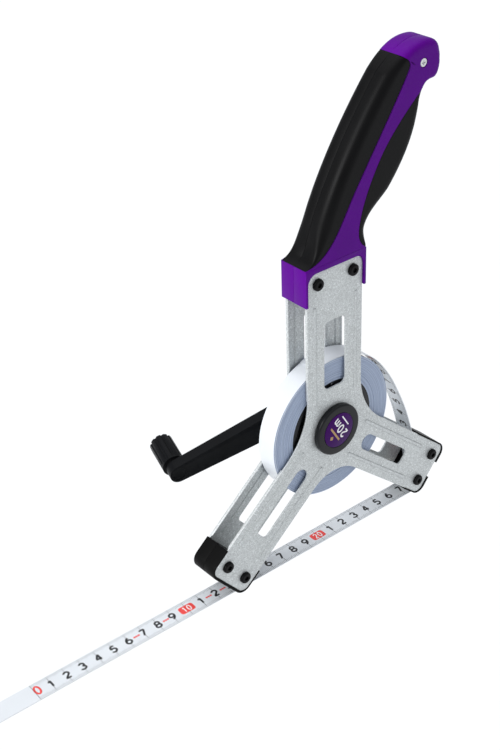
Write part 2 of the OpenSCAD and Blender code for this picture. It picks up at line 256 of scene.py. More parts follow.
def chain(first, *legs, steps=24):
    """A run of cubic legs in the X-Z plane. Each leg is two handles and an end, in millimetres."""
    points = [Vector(first)]
    for leg in legs:
        points += bezier(points[-1], *(Vector(p) for p in leg), steps)
    return points


def reaches(points):
    """The distance along a line from its first point to each of its points."""
    return list(accumulate(((b - a).length for a, b in zip(points, points[1:])), initial=0.0))


def spread_evenly(points, count):
    """The same line with count equal steps."""
    reach = reaches(points)
    even = []
    for i in range(count + 1):
        want = reach[-1] * i / count
        k = min(max(bisect_left(reach, want) - 1, 0), len(points) - 2)
        share = (want - reach[k]) / (reach[k + 1] - reach[k])
        even.append(points[k].lerp(points[k + 1], share))
    return even


def through(points, steps):
    """A smooth line through points, with the given steps between each pair."""
    line = [points[0]]
    for i in range(len(points) - 1):
        p0 = points[max(i - 1, 0)]
        p1, p2 = points[i], points[i + 1]
        p3 = points[min(i + 2, len(points) - 1)]
        line += bezier(p1, p1 + (p2 - p0) / 6, p2 - (p3 - p1) / 6, p2, steps)
    return line


# Shader node groups

OUTPUTS = {"Colour": "NodeSocketColor", "Roughness": "NodeSocketFloat", "Normal": "NodeSocketVector"}


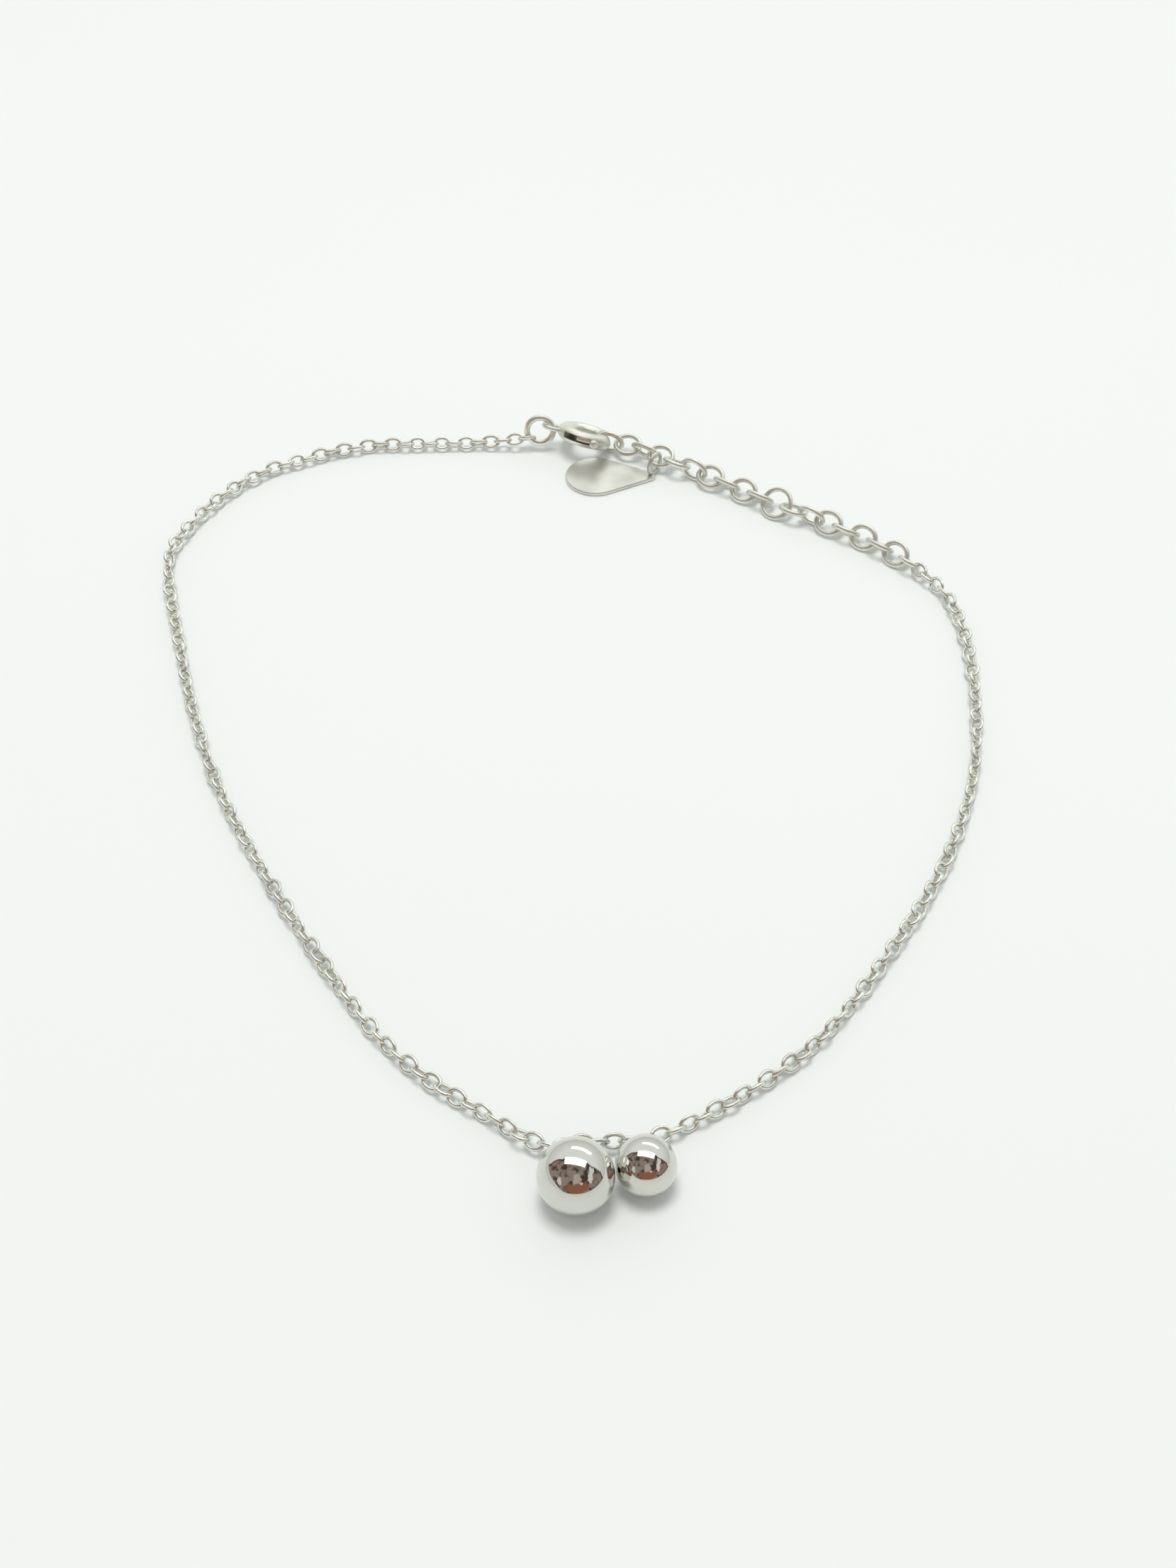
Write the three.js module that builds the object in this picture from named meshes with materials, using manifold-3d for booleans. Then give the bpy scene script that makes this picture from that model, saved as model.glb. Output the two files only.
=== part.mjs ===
// Chain anklet: a fine cable chain with two balls, a spring-ring clasp and an extender with a drop tag.
// Millimetres, +Z up. It lies on the plane z = 0 as a whole loop, with the balls at the front (-Y)
// and the clasp at the back (+Y). The origin is the middle of the loop, on the plane that it lies on.
import * as THREE from 'three';
import { mergeVertices } from 'three/addons/utils/BufferGeometryUtils.js';
import Module from 'manifold-3d';

const wasm = await Module();
wasm.setup();

// Driving dimensions
const LOOP_MIDDLE = { x: 0.2, y: -0.1 };
const FLOOR_GAP = 0.02;
const SMALL_GAP = 0.05;
const END_GAP = 0.12;

const FINE_LINK = { length: 1.7, width: 1.3, wire: 0.29, around: 12, across: 6 };
const FINE_CHAIN = { radius: 0.65, sides: 8, stepLength: 2.6 };
const EXTENDER_LINK = { length: 2.66, width: 2.25, wire: 0.43, pitch: 1.67, around: 14, across: 6 };
const WIDE_LINK = { index: 10, size: 2.95 };
const END_RING = { radius: 0.86, wire: 0.38, rollDeg: 130, around: 14, across: 6 };
const CLASP_RING = { radius: 1.14, wire: 0.55, leanDeg: 18, climbDeg: 15, hookDeg: 218, around: 16, across: 6 };

const LOOP = { radius: 0.55, wire: 0.3, sunk: 0.2, around: 12, across: 6 };
const BALL_SIDES = { around: 16, down: 12 };
const BALLS = [
  { name: 'large', radius: 2.5, x: 1.67, y: -40.31, towardsChain: [-0.2, 0.93, -0.3] },
  { name: 'small', radius: 2.0, x: 6.13, y: -39.13, towardsChain: [0.03, 0.94, -0.345] },
];

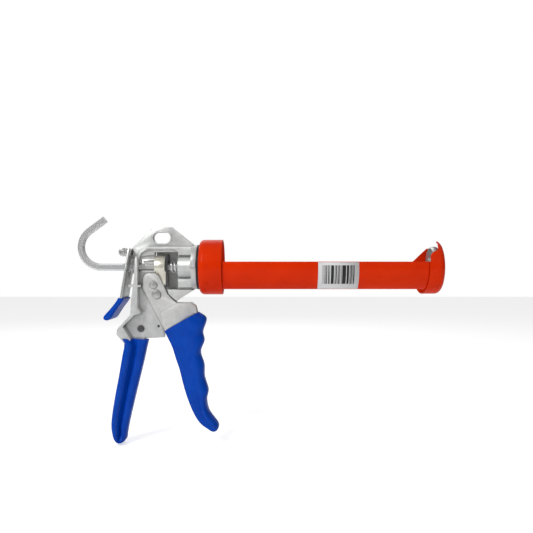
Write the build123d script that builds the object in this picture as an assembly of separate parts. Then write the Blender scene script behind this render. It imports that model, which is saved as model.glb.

..........

Do this -
Recopy all the lines exactly as they appear.

Problem solution -
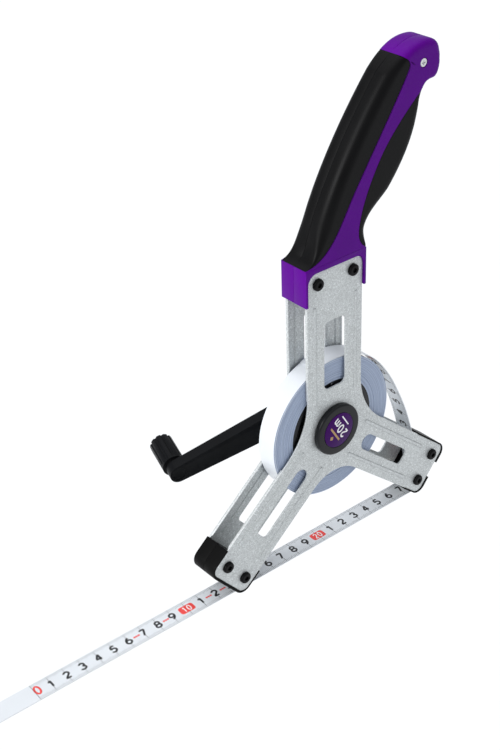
Write part 2 of the OpenSCAD and Blender code for this picture. It picks up at line 256 of scene.py. More parts follow.
def chain(first, *legs, steps=24):
    """A run of cubic legs in the X-Z plane. Each leg is two handles and an end, in millimetres."""
    points = [Vector(first)]
    for leg in legs:
        points += bezier(points[-1], *(Vector(p) for p in leg), steps)
    return points


def reaches(points):
    """The distance along a line from its first point to each of its points."""
    return list(accumulate(((b - a).length for a, b in zip(points, points[1:])), initial=0.0))


def spread_evenly(points, count):
    """The same line with count equal steps."""
    reach = reaches(points)
    even = []
    for i in range(count + 1):
        want = reach[-1] * i / count
        k = min(max(bisect_left(reach, want) - 1, 0), len(points) - 2)
        share = (want - reach[k]) / (reach[k + 1] - reach[k])
        even.append(points[k].lerp(points[k + 1], share))
    return even


def through(points, steps):
    """A smooth line through points, with the given steps between each pair."""
    line = [points[0]]
    for i in range(len(points) - 1):
        p0 = points[max(i - 1, 0)]
        p1, p2 = points[i], points[i + 1]
        p3 = points[min(i + 2, len(points) - 1)]
        line += bezier(p1, p1 + (p2 - p0) / 6, p2 - (p3 - p1) / 6, p2, steps)
    return line


# Shader node groups

OUTPUTS = {"Colour": "NodeSocketColor", "Roughness": "NodeSocketFloat", "Normal": "NodeSocketVector"}


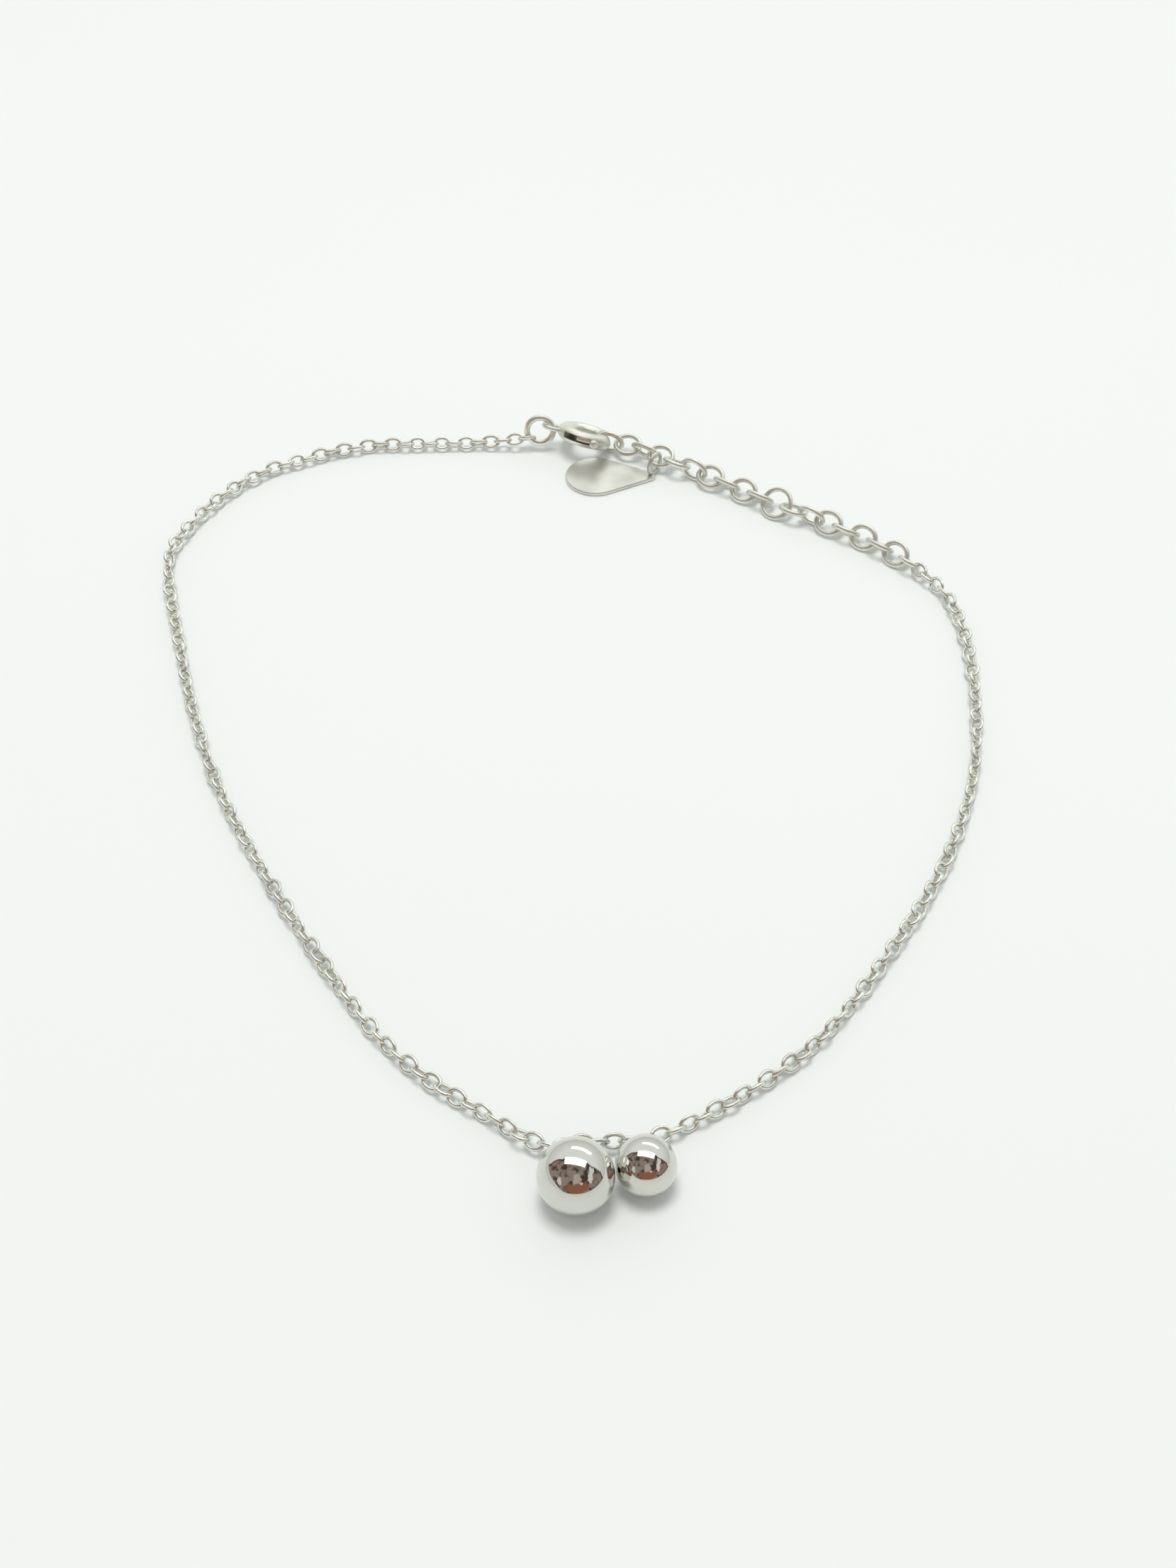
Write the three.js module that builds the object in this picture from named meshes with materials, using manifold-3d for booleans. Then give the bpy scene script that makes this picture from that model, saved as model.glb. Output the two files only.
=== part.mjs ===
// Chain anklet: a fine cable chain with two balls, a spring-ring clasp and an extender with a drop tag.
// Millimetres, +Z up. It lies on the plane z = 0 as a whole loop, with the balls at the front (-Y)
// and the clasp at the back (+Y). The origin is the middle of the loop, on the plane that it lies on.
import * as THREE from 'three';
import { mergeVertices } from 'three/addons/utils/BufferGeometryUtils.js';
import Module from 'manifold-3d';

const wasm = await Module();
wasm.setup();

// Driving dimensions
const LOOP_MIDDLE = { x: 0.2, y: -0.1 };
const FLOOR_GAP = 0.02;
const SMALL_GAP = 0.05;
const END_GAP = 0.12;

const FINE_LINK = { length: 1.7, width: 1.3, wire: 0.29, around: 12, across: 6 };
const FINE_CHAIN = { radius: 0.65, sides: 8, stepLength: 2.6 };
const EXTENDER_LINK = { length: 2.66, width: 2.25, wire: 0.43, pitch: 1.67, around: 14, across: 6 };
const WIDE_LINK = { index: 10, size: 2.95 };
const END_RING = { radius: 0.86, wire: 0.38, rollDeg: 130, around: 14, across: 6 };
const CLASP_RING = { radius: 1.14, wire: 0.55, leanDeg: 18, climbDeg: 15, hookDeg: 218, around: 16, across: 6 };

const LOOP = { radius: 0.55, wire: 0.3, sunk: 0.2, around: 12, across: 6 };
const BALL_SIDES = { around: 16, down: 12 };
const BALLS = [
  { name: 'large', radius: 2.5, x: 1.67, y: -40.31, towardsChain: [-0.2, 0.93, -0.3] },
  { name: 'small', radius: 2.0, x: 6.13, y: -39.13, towardsChain: [0.03, 0.94, -0.345] },
];

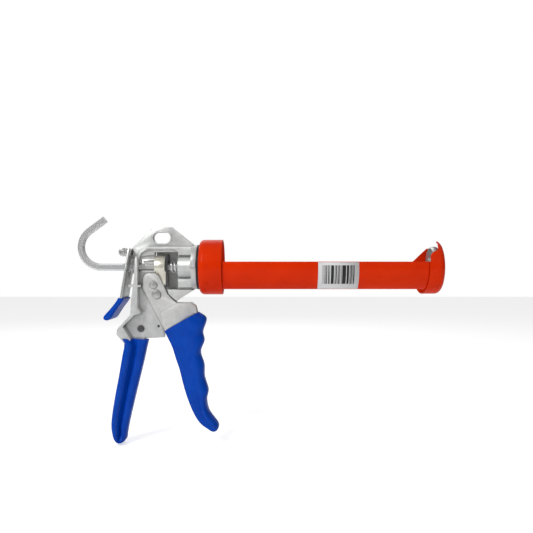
Write the build123d script that builds the object in this picture as an assembly of separate parts. Then write the Blender scene script behind this render. It imports that model, which is saved as model.glb.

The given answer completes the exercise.